By mid-2000, the dot-com bubble was beginning to deflate. Investor sentiment shifted dramatically as companies with unsustainable business models and no clear path to profitability came under scrutiny. Pets.com, with its mounting losses and unclear competitive edge, quickly lost favor.

The company’s stock price plunged, and its cash burn rate left little room for error. Despite efforts to cut costs and streamline operations, the fundamentals didn’t add up.


6. The Shutdown

In November 2000—just nine months after its IPO—Pets.com announced it would cease operations. Management cited the inability to secure additional capital and the impracticality of reaching profitability in the near term.

The shutdown included laying off approximately 255 employees and selling off assets, including the domain name, to PetSmart. Amazon, as a major investor, took a loss, and the sock-puppet mascot faded from the spotlight—though it later resurfaced in occasional nostalgic references to the dot-com era.


7. Symbol of the Dot-Com Bust

Pets.com became the quintessential cautionary tale of the dot-com bubble. It wasn’t the only online retailer to fail during the period, but its combination of high visibility, rapid collapse, and extravagant spending made it the most memorable.

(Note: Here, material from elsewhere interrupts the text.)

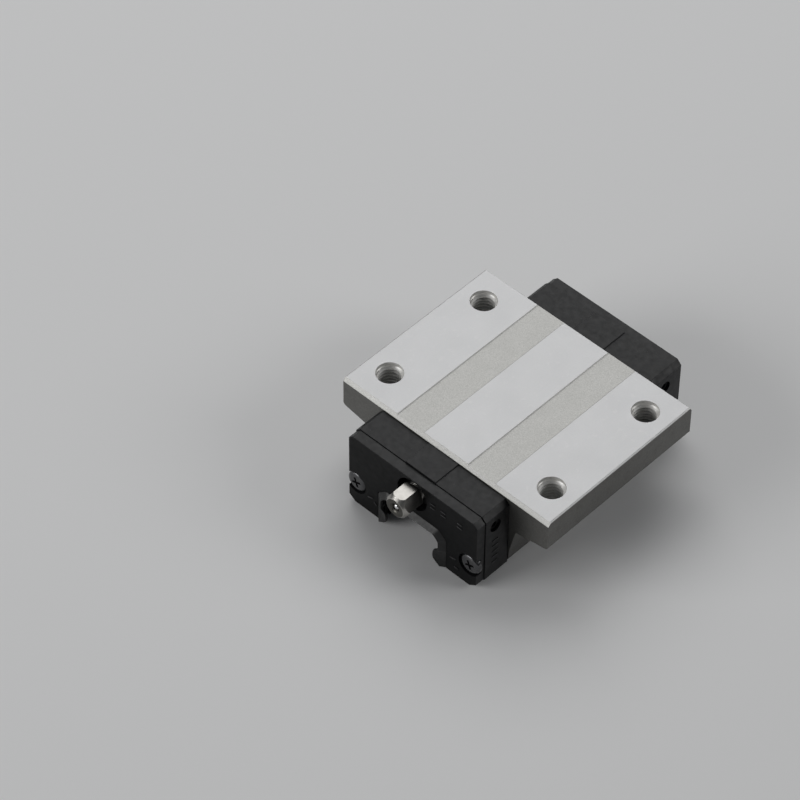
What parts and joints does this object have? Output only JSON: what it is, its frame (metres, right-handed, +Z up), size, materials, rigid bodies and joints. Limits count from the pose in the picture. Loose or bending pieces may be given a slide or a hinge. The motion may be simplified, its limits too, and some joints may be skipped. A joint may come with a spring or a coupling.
{
  "type": "linear guide carriage",
  "caption": "Flanged linear guide carriage: steel block with tapped holes, plastic end caps, end seals, grease nipple and recirculating ball circuits.",
  "frame": {"origin": "centre of the ground top mounting face, midway between the four tapped holes", "axes": "+Z up out of the mounting face, Y along the rail (the travel direction) with the grease nipple at -Y, X across the rail"},
  "size_m": [0.052, 0.0622, 0.0195],
  "materials": {
    "steel": "ground and blasted bearing steel",
    "ball": "polished bearing steel",
    "cap_plastic": "moulded black glass-filled nylon",
    "guide_plastic": "moulded dark acetal",
    "seal": "moulded nitrile rubber on a steel core",
    "lip": "soft black nitrile rubber",
    "screw": "black oxide",
    "nickel": "nickel plate",
    "spring": "bright drawn wire"
  },
  "bodies": {
    "carriage": {"carriage_block": "steel", "front_end_cap": "cap_plastic", "front_end_seal": "seal", "front_seal_lip": "lip", "rear_end_cap": "cap_plastic", "rear_end_seal": "seal", "rear_seal_lip": "lip", "left_bottom_seal": "lip", "right_bottom_seal": "lip", "left_ball_retainer": "guide_plastic", "right_ball_retainer": "guide_plastic", "front_left_upper_turn_guide": "guide_plastic", "front_left_lower_turn_guide": "guide_plastic", "front_right_upper_turn_guide": "guide_plastic", "front_right_lower_turn_guide": "guide_plastic", "rear_left_upper_turn_guide": "guide_plastic", "rear_left_lower_turn_guide": "guide_plastic", "rear_right_upper_turn_guide": "guide_plastic", "rear_right_lower_turn_guide": "guide_plastic", "front_left_cap_screw": "screw", "front_right_cap_screw": "screw", "rear_left_cap_screw": "screw", "rear_right_cap_screw": "screw", "grease_nipple": "nickel", "nipple_spring": "spring", "rear_port_plug": "screw"},
    "nipple_check_ball": {"nipple_ball": "ball"},
    "left_upper_load_row": {"left_upper_load_balls": "ball"},
    "left_upper_return_row": {"left_upper_return_balls": "ball"},
    "left_upper_front_turn": {"left_upper_front_turn_balls": "ball"},
    "left_upper_rear_turn": {"left_upper_rear_turn_balls": "ball"},
    "left_lower_load_row": {"left_lower_load_balls": "ball"},
    "left_lower_return_row": {"left_lower_return_balls": "ball"},
    "left_lower_front_turn": {"left_lower_front_turn_balls": "ball"},
    "left_lower_rear_turn": {"left_lower_rear_turn_balls": "ball"},
    "right_upper_load_row": {"right_upper_load_balls": "ball"},
    "right_upper_return_row": {"right_upper_return_balls": "ball"},
    "right_upper_front_turn": {"right_upper_front_turn_balls": "ball"},
    "right_upper_rear_turn": {"right_upper_rear_turn_balls": "ball"},
    "right_lower_load_row": {"right_lower_load_balls": "ball"},
    "right_lower_return_row": {"right_lower_return_balls": "ball"},
    "right_lower_front_turn": {"right_lower_front_turn_balls": "ball"},
    "right_lower_rear_turn": {"right_lower_rear_turn_balls": "ball"}
  },
  "joints": [
    {"name": "left_upper_circulation", "type": "slide", "parent": "carriage", "child": "left_upper_load_row", "axis": [0, 1, 0], "range_m": [-0.00157, 0.00157]},
    {"name": "left_upper_return", "type": "slide", "parent": "carriage", "child": "left_upper_return_row", "axis": [0, 1, 0], "range_m": [-0.00157, 0.00157]},
    {"name": "left_upper_front_turn_roll", "type": "hinge", "parent": "carriage", "child": "left_upper_front_turn", "pos_m": [-0.00934, -0.02042, -0.01067], "axis": [-0.766, 0, -0.6428], "range_deg": [-45.1, 45.1]},
    {"name": "left_upper_rear_turn_roll", "type": "hinge", "parent": "carriage", "child": "left_upper_rear_turn", "pos_m": [-0.00934, 0.02042, -0.01067], "axis": [-0.766, 0, -0.6428], "range_deg": [-45.1, 45.1]},
    {"name": "left_lower_circulation", "type": "slide", "parent": "carriage", "child": "left_lower_load_row", "axis": [0, 1, 0], "range_m": [-0.00157, 0.00157]},
    {"name": "left_lower_return", "type": "slide", "parent": "carriage", "child": "left_lower_return_row", "axis": [0, 1, 0], "range_m": [-0.00157, 0.00157]},
    {"name": "left_lower_front_turn_roll", "type": "hinge", "parent": "carriage", "child": "left_lower_front_turn", "pos_m": [-0.01005, -0.02042, -0.01575], "axis": [0, 0, -1], "range_deg": [-45.1, 45.1]},
    {"name": "left_lower_rear_turn_roll", "type": "hinge", "parent": "carriage", "child": "left_lower_rear_turn", "pos_m": [-0.01005, 0.02042, -0.01575], "axis": [0, 0, -1], "range_deg": [-45.1, 45.1]},
    {"name": "right_upper_circulation", "type": "slide", "parent": "carriage", "child": "right_upper_load_row", "axis": [0, 1, 0], "range_m": [-0.00157, 0.00157]},
    {"name": "right_upper_return", "type": "slide", "parent": "carriage", "child": "right_upper_return_row", "axis": [0, 1, 0], "range_m": [-0.00157, 0.00157]},
    {"name": "right_upper_front_turn_roll", "type": "hinge", "parent": "carriage", "child": "right_upper_front_turn", "pos_m": [0.00934, -0.02042, -0.01067], "axis": [-0.766, 0, 0.6428], "range_deg": [-45.1, 45.1]},
    {"name": "right_upper_rear_turn_roll", "type": "hinge", "parent": "carriage", "child": "right_upper_rear_turn", "pos_m": [0.00934, 0.02042, -0.01067], "axis": [-0.766, 0, 0.6428], "range_deg": [-45.1, 45.1]},
    {"name": "right_lower_circulation", "type": "slide", "parent": "carriage", "child": "right_lower_load_row", "axis": [0, 1, 0], "range_m": [-0.00157, 0.00157]},
    {"name": "right_lower_return", "type": "slide", "parent": "carriage", "child": "right_lower_return_row", "axis": [0, 1, 0], "range_m": [-0.00157, 0.00157]},
    {"name": "right_lower_front_turn_roll", "type": "hinge", "parent": "carriage", "child": "right_lower_front_turn", "pos_m": [0.01005, -0.02042, -0.01575], "axis": [0, 0, 1], "range_deg": [-45.1, 45.1]},
    {"name": "right_lower_rear_turn_roll", "type": "hinge", "parent": "carriage", "child": "right_lower_rear_turn", "pos_m": [0.01005, 0.02042, -0.01575], "axis": [0, 0, 1], "range_deg": [-45.1, 45.1]},
    {"name": "nipple_ball_slide", "type": "slide", "parent": "carriage", "child": "nipple_check_ball", "axis": [0, 1, 0], "range_m": [0, 0.0006], "stiffness_N_per_m": 150, "springref_m": -0.0005, "deforming": ["nipple_spring"]}
  ],
  "couplings": [
    {"joint": "left_upper_return", "follows": "left_upper_circulation", "ratio": -1},
    {"joint": "left_upper_front_turn_roll", "follows": "left_upper_circulation", "rad_per_m": -500},
    {"joint": "left_upper_rear_turn_roll", "follows": "left_upper_circulation", "rad_per_m": -500},
    {"joint": "left_lower_return", "follows": "left_lower_circulation", "ratio": -1},
    {"joint": "left_lower_front_turn_roll", "follows": "left_lower_circulation", "rad_per_m": -500},
    {"joint": "left_lower_rear_turn_roll", "follows": "left_lower_circulation", "rad_per_m": -500},
    {"joint": "right_upper_return", "follows": "right_upper_circulation", "ratio": -1},
    {"joint": "right_upper_front_turn_roll", "follows": "right_upper_circulation", "rad_per_m": -500},
    {"joint": "right_upper_rear_turn_roll", "follows": "right_upper_circulation", "rad_per_m": -500},
    {"joint": "right_lower_return", "follows": "right_lower_circulation", "ratio": -1},
    {"joint": "right_lower_front_turn_roll", "follows": "right_lower_circulation", "rad_per_m": -500},
    {"joint": "right_lower_rear_turn_roll", "follows": "right_lower_circulation", "rad_per_m": -500}
  ]
}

Its story is often used in business schools and financial circles to illustrate the dangers of prioritizing growth over sustainable economics, as well as the perils of overreliance on hype and branding without operational viability.


8. Lessons from Pets.com

Unit Economics Matter

No amount of marketing can fix a business model where every sale loses money.

Brand Alone Isn’t Enough

A popular mascot and memorable ads cannot substitute for operational efficiency.

Customer Acquisition Costs Must Be Sustainable

Relying on heavy advertising spend without retention strategies is a fast path to insolvency.

Timing and Market Conditions Influence Survival

The rapid shift in investor sentiment during the dot-com crash turned Pets.com from a darling into a cautionary example almost overnight.


9. Timeline of Pets.com

Year/Month Event Outcome
1998 Pets.com founded in San Francisco Online pet supplies retailer launched
1999 Amazon acquires 54% stake Major funding and credibility boost
Feb 2000 IPO at $11 per share Market cap over $300M despite losses
Early 2000 Super Bowl ad and national marketing blitz Brand awareness skyrockets; losses mount
Mid-2000 Dot-com bubble deflates Stock price plunges
Nov 2000 Shutdown announced Layoffs; assets sold to PetSmart

Conclusion

Pets.com’s brief life was a perfect storm of ambition, visibility, and flawed economics. It captured the spirit of the late 1990s internet boom, where the promise of online disruption led investors and founders to overlook basic business fundamentals.

While the company’s mascot may live on in nostalgia, its financial legacy serves as a stark reminder: in any market—especially one fueled by speculative capital—sustainable economics, operational discipline, and strategic timing are essential for survival.